Objective ▸ Using the records below, quote only the span that opens with the line containing "leg_top = Plane.XY.offset(leg_height)" and closes with the line containing "for body, members", exactly and inclusively.

Provided data ▸
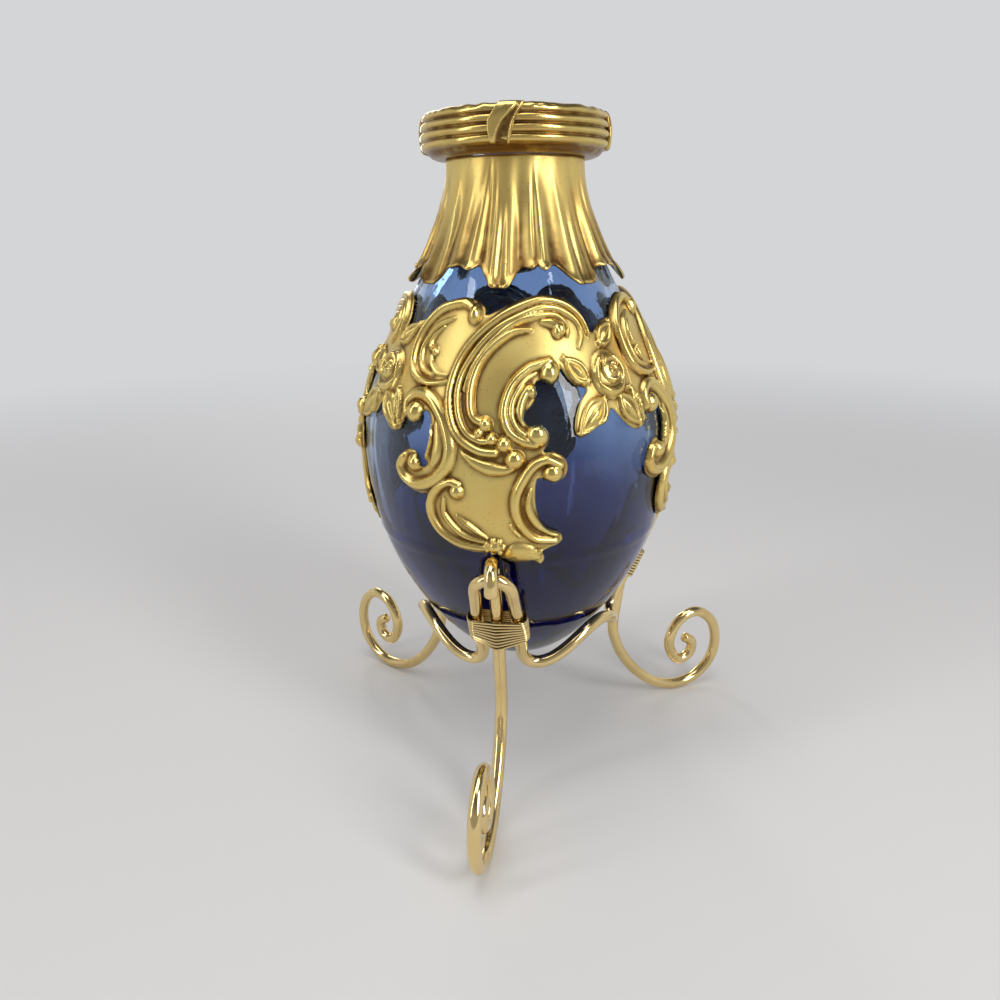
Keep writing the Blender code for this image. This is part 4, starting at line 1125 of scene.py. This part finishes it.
# %% Legs
hook_reach = 2 * WIRE_RADIUS + GAP
hook = [(arch_top[0] + hook_reach, arch_top[1] - HOOK_TAIL)]
for bend in np.radians((0, 45, 90, 135, 180)):
    hook.append((arch_top[0] + hook_reach * math.cos(bend), arch_top[1] + hook_reach * math.sin(bend)))
beyond = BINDING_HALF + WIRE_RADIUS
in_binding = [(arch_foot[0] + in_front(along) * lean[1] + lean[0] * along,
               arch_foot[1] - in_front(along) * lean[0] + lean[1] * along)
              for along in (beyond, BINDING_HALF, 0.0, -BINDING_HALF, -beyond)]
scroll = [(FOOT_RADIUS + out * MM, WIRE_RADIUS + up * MM) for out, up in FOOT_SCROLL]
leg_line = curve_through(hook + in_binding + scroll, LEG_STEPS)
before_arch = np.clip((leg_line[:, 0] - arch_top[0]) / hook_reach, 0.0, 1.0)
sideways = np.where(np.arange(len(leg_line)) < LEG_STEPS * len(hook), HOOK_TWIST * before_arch, 0.0)
for leg, azimuth in enumerate(leg_azimuths):
    line = standing([(out, side, up) for (out, up), side in zip(leg_line, sideways)], azimuth)
    wire(f"leg_{leg + 1}", line, WIRE_RADIUS, "stand", f"leg_wire_{leg + 1}", rounding=0.0008)
print("a leg is", round(np.linalg.norm(np.diff(leg_line, axis=0), axis=1).sum() / MM), "mm of wire")

# %% [markdown]
# ## Bindings
# A binding is thin wire wound tightly round three thick ones. Where it lies on a wire it bends with
# it, and between two wires it is straight. The point of a set of circles that reaches farthest in a
# direction lies on such a tight loop, so the loop is drawn by asking for that point all the way
# round, while it climbs by one wire's width a turn. In front the turns spread a little more.

# %% Bindings
THREAD_RADIUS = 0.0004
BINDING_PITCH = 0.00082
BINDING_TURNS = 9
BINDING_SPREAD, BINDING_RISE = 0.08, 0.0005
BINDING_SLACK = 0.0001
# How the dirt and painted shade between the binding's turns grows and how dark it gets
DIRT_SHADE_GAIN, DIRT_SHADE_FROM, DIRT_SHADE_MOST = 3.0, 1.9, 0.75
POINTS_PER_TURN = 48

around = WIRE_RADIUS + THREAD_RADIUS + BINDING_SLACK
binding_line = []
for step in range(BINDING_TURNS * POINTS_PER_TURN + 1):
    share = step / POINTS_PER_TURN
    bend = math.pi + math.tau * share
    along = BINDING_PITCH * (share - BINDING_TURNS / 2)
    forward = in_front(along)
    cores = [(0.0, -ARCH_HALF_WIDTH), (0.0, ARCH_HALF_WIDTH), (forward, 0.0)]
    out, side = max(cores, key=lambda core: core[0] * math.cos(bend) + core[1] * math.sin(bend))
    out += around * math.cos(bend)
    side += around * math.sin(bend)
    front_share = min(max(out / (forward + around), 0.0), 1.0) ** 2
    along += (BINDING_SPREAD * along + BINDING_RISE) * front_share
    binding_line.append((arch_foot[0] + out * lean[1] + along * lean[0], side,
                         arch_foot[1] - out * lean[0] + along * lean[1]))

for leg, azimuth in enumerate(leg_azimuths):
    name, line = f"binding_{leg + 1}", standing(binding_line, azimuth)
    thread = wire(name, line, THREAD_RADIUS)
    mesh = bpy.data.meshes.new_from_object(thread)
    bpy.data.objects.remove(thread)
    middle = KDTree(len(line))
    for index, place in enumerate(line):
        middle.insert(place, index)
    middle.balance()
    along = Vector(standing([(lean[0], 0.0, lean[1])], azimuth)[0]) - Vector((0.0, AXIS_Y, 0.0))
    hollow = mesh.attributes.new("hollow", "FLOAT", "POINT")
    for vert in mesh.vertices:
        # Dirt and painted shade darken where the wire's surface faces the next turn
        offset = (vert.co - middle.find(vert.co)[0]) / THREAD_RADIUS
        dirt_shade = abs(offset.dot(along)) * DIRT_SHADE_GAIN - DIRT_SHADE_FROM
        hollow.data[vert.index].value = min(max(dirt_shade, 0.0), DIRT_SHADE_MOST)
    add_mesh(name, mesh, WIRE, "stand", [f"leg_binding_{leg + 1}"])
print(BINDING_TURNS, "turns of", round(2 * THREAD_RADIUS / MM, 2), "mm wire")
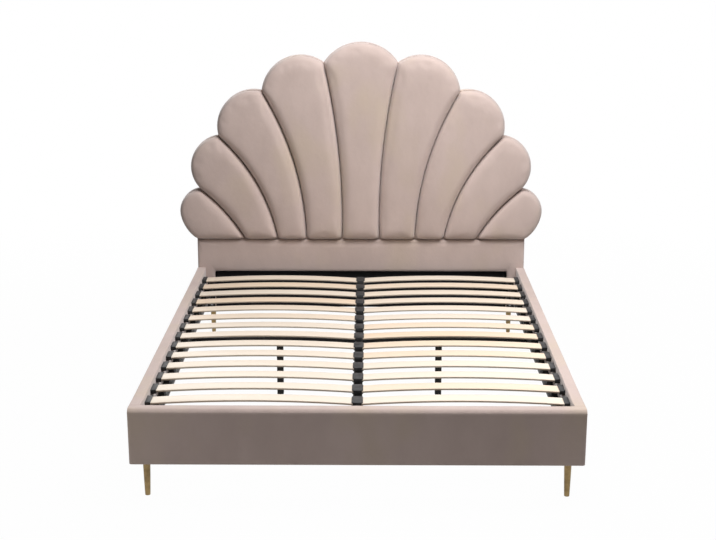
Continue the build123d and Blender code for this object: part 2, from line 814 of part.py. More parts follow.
# Brass legs: tapered, with a threaded stud on top
for place, spot in (("front", front_leg), ("rear", rear_leg)):
    for side, sign in (("left", -1), ("right", 1)):
        foot = (sign * spot[0], spot[1], 0)
        with BuildPart() as leg:
            with BuildSketch(Plane(origin=foot, x_dir=(1, 0, 0), z_dir=(0, -1, 0))):
                with BuildLine():
                    middle = (leg_foot_radius + leg_top_radius) / 2 + leg_swell
                    Line((0, 0), (leg_foot_radius, 0))
                    Spline(
                        (leg_foot_radius, 0), (middle, leg_height / 2), (leg_top_radius, leg_height)
                    )
                    Line((leg_top_radius, leg_height), (0, leg_height))
                    Line((0, leg_height), (0, 0))
                make_face()
            revolve(axis=Axis(foot, (0, 0, 1)))
            leg_top = Plane.XY.offset(leg_height)
            add(pegs(leg_top, [foot[:2]], leg_stud_radius, leg_stud_length))
        save(leg.part, f"leg_{place}_{side}")
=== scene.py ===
"""An upholstered bed frame dressed for its picture.

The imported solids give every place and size. The velvet petals, rails and footboard, the cloth
sheets, the birch slats, their caps and the legs are modelled here on those places. The steel,
the support legs and their feet keep their solids' shapes, with rounded edges.
"""
import json
import logging
import math
from collections.abc import Callable, Sequence
from dataclasses import dataclass, field
from enum import Enum
from typing import Any

import bpy
from bpy.types import Material, Node, NodeSocket, Object, World
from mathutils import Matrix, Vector, noise

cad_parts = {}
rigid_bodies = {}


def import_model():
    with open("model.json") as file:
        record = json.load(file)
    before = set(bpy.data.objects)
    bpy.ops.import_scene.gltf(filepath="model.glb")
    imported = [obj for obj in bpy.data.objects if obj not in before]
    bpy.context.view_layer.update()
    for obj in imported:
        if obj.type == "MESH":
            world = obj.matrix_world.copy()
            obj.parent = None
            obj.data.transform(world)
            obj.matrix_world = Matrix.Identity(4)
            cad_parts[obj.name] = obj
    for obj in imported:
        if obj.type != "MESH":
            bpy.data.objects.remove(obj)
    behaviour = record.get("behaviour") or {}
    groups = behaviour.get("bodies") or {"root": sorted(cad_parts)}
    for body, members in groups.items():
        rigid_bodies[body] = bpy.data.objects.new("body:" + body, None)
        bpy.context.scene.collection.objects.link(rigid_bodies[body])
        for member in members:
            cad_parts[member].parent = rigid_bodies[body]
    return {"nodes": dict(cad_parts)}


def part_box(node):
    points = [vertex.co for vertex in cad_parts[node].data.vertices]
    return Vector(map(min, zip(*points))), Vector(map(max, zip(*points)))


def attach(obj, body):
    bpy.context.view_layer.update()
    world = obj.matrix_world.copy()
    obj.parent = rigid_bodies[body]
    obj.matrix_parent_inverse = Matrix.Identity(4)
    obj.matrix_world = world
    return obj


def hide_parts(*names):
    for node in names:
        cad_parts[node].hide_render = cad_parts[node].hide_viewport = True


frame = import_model()

log = logging.getLogger("bed")
BODY = "bed"
Colour = tuple[float, float, float]
Pair = tuple[float, float]
Place = Sequence[float]


# Shader maths


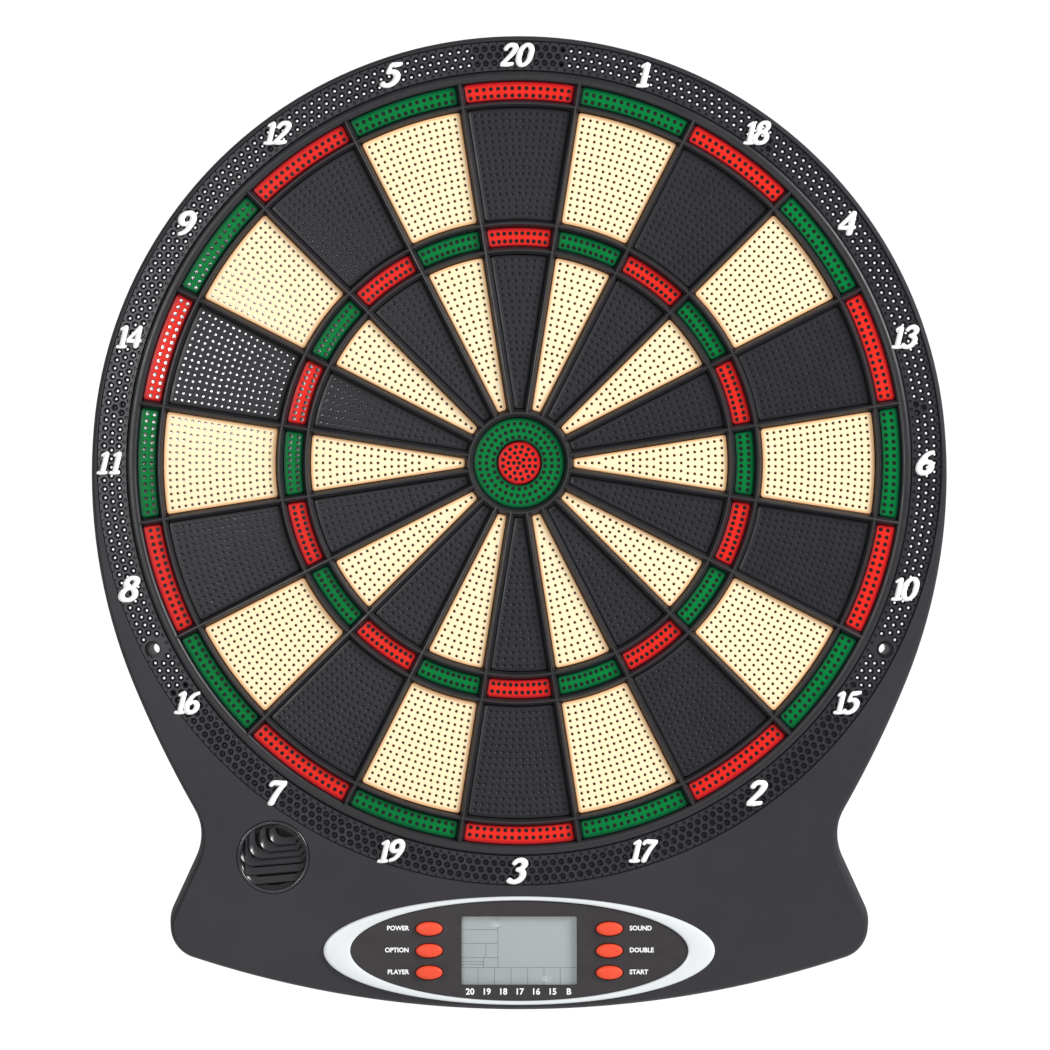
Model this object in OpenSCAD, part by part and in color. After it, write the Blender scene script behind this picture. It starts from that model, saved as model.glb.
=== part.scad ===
// Electronic dartboard: a sprung-segment target in a wall-hung casing with a scoring console.
// Each part is drawn lying on its back with the wall at z = 0, so a height is a distance
// in front of the wall. stand() then turns it upright: +Z up, front towards -Y, and the
// origin on the wall behind the middle of the bull.

/* [Target] */
// Radius of the inner bull
inner_bull_r = 9.5; // [9:0.1:9.5]
// Radius of the outer bull
outer_bull_r = 20.4; // [19:0.1:20.4]
// Inside radius of the inner singles
inner_single_r = 24.5; // [24.5:0.1:26]
// Outside radius of the inner singles
inner_single_end_r = 93.8; // [92:0.1:93.8]
// Inside radius of the triples
triple_r = 97.7; // [97.7:0.1:98]
// Outside radius of the triples
triple_end_r = 106; // [105:0.1:106]
// Inside radius of the outer singles
outer_single_r = 109.6; // [109.6:0.1:110]
// Outside radius of the outer singles
outer_single_end_r = 160; // [158:0.1:160]
// Inside radius of the doubles
double_r = 163.5; // [163.5:0.1:164]
// Outside radius of the doubles
double_end_r = 171.7; // [171:0.1:171.7]
// Distance from a segment's side to the middle line of the spoke beside it
edge_gap = 1.9; // [1.9:0.05:2.2]
// Distance that a struck segment travels
segment_travel = 1.2; // [0.8:0.1:1.2]

/* [Spider] */
// Width of a spider bar
bar_w = 3.2; // [2.6:0.1:3.2]
// Width of the flat ridge along a bar
ridge_w = 0.7; // [0.4:0.1:1.2]
// Outside radius of the spider
spider_r = 176.4; // [176:0.1:176.5]

/* [Catch ring] */
// Inside radius of the perforated face
catch_r = 176.7; // [176.7:0.1:177]
// Outside radius of the perforated face
catch_end_r = 189.8; // [189:0.1:189.8]
// Distance of a wall screw from the middle of the board
wall_screw_r = 184.8; // [184:0.1:185]
// Angle of a wall screw below the horizontal
wall_screw_angle = 27; // [24:1:29]
// Radius of a wall screw hole
wall_hole_r = 2.4; // [2:0.1:2.6]

/* [Casing] */
// Radius of the round top of the casing
casing_r = 195; // [194:0.5:196]
// Wall thickness of the casing's sides
casing_wall = 2.4; // [2:0.1:2.6]
// Thickness of the rear cover
cover_t = 2.6; // [2.4:0.1:2.8]

/* [Console] */
// Height of the console's middle, below the bull
console_z = -219.3; // [-220:0.1:-219]
// Half the width of the silver bezel
bezel_a = 88; // [87:0.5:90]
// Half the height of the silver bezel
bezel_b = 24.4; // [24.2:0.1:24.6]
// Width of the display window
window_w = 51.8; // [48:0.2:52]
// Height of the display window
window_h = 30.7; // [28:0.1:31]
// Distance of a button from the console's middle line
button_x = 40.5; // [40:0.5:41]
// Spacing of the buttons in a column
button_pitch = 9.85; // [9.5:0.05:10]
// Distance that a button travels
button_travel = 1; // [0.6:0.1:1]

/* [Hidden] */
$fn = 96;
fit = 0.3;

// Numbers clockwise from the top
NUMBERS = [20, 1, 18, 4, 13, 6, 10, 15, 2, 17, 3, 19, 7, 16, 8, 11, 14, 9, 12, 5];
PITCH = 360 / len(NUMBERS);

// Heights in front of the wall
rib_h = 16.35;
film_h = 18.85;
film_t = 0.2;
cushion_h = 19.4;
cushion_t = 1.5;
segment_back_h = 22.4;
flange_h = 24.3;
spider_back_h = 24.6;
segment_h = 29;
bar_shoulder_h = 29.8;
bar_h = 31.3;
ring_shoulder_h = 29.65;
ring_h = 31.1;
catch_back_h = 26.2;
catch_h = 29.2;
face_back_h = 27.6;
face_h = 30;
panel_back_h = 28.4;
panel_h = 30.4;
bezel_h = 31.5;
board_back_h = 20.8;
board_h = 22.4;
lcd_back_h = 25.4;
lcd_h = 28.2;
box_h = 18.5;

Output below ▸
            leg_top = Plane.XY.offset(leg_height)
            add(pegs(leg_top, [foot[:2]], leg_stud_radius, leg_stud_length))
        save(leg.part, f"leg_{place}_{side}")
=== scene.py ===
"""An upholstered bed frame dressed for its picture.

The imported solids give every place and size. The velvet petals, rails and footboard, the cloth
sheets, the birch slats, their caps and the legs are modelled here on those places. The steel,
the support legs and their feet keep their solids' shapes, with rounded edges.
"""
import json
import logging
import math
from collections.abc import Callable, Sequence
from dataclasses import dataclass, field
from enum import Enum
from typing import Any

import bpy
from bpy.types import Material, Node, NodeSocket, Object, World
from mathutils import Matrix, Vector, noise

cad_parts = {}
rigid_bodies = {}


def import_model():
    with open("model.json") as file:
        record = json.load(file)
    before = set(bpy.data.objects)
    bpy.ops.import_scene.gltf(filepath="model.glb")
    imported = [obj for obj in bpy.data.objects if obj not in before]
    bpy.context.view_layer.update()
    for obj in imported:
        if obj.type == "MESH":
            world = obj.matrix_world.copy()
            obj.parent = None
            obj.data.transform(world)
            obj.matrix_world = Matrix.Identity(4)
            cad_parts[obj.name] = obj
    for obj in imported:
        if obj.type != "MESH":
            bpy.data.objects.remove(obj)
    behaviour = record.get("behaviour") or {}
    groups = behaviour.get("bodies") or {"root": sorted(cad_parts)}
    for body, members in groups.items():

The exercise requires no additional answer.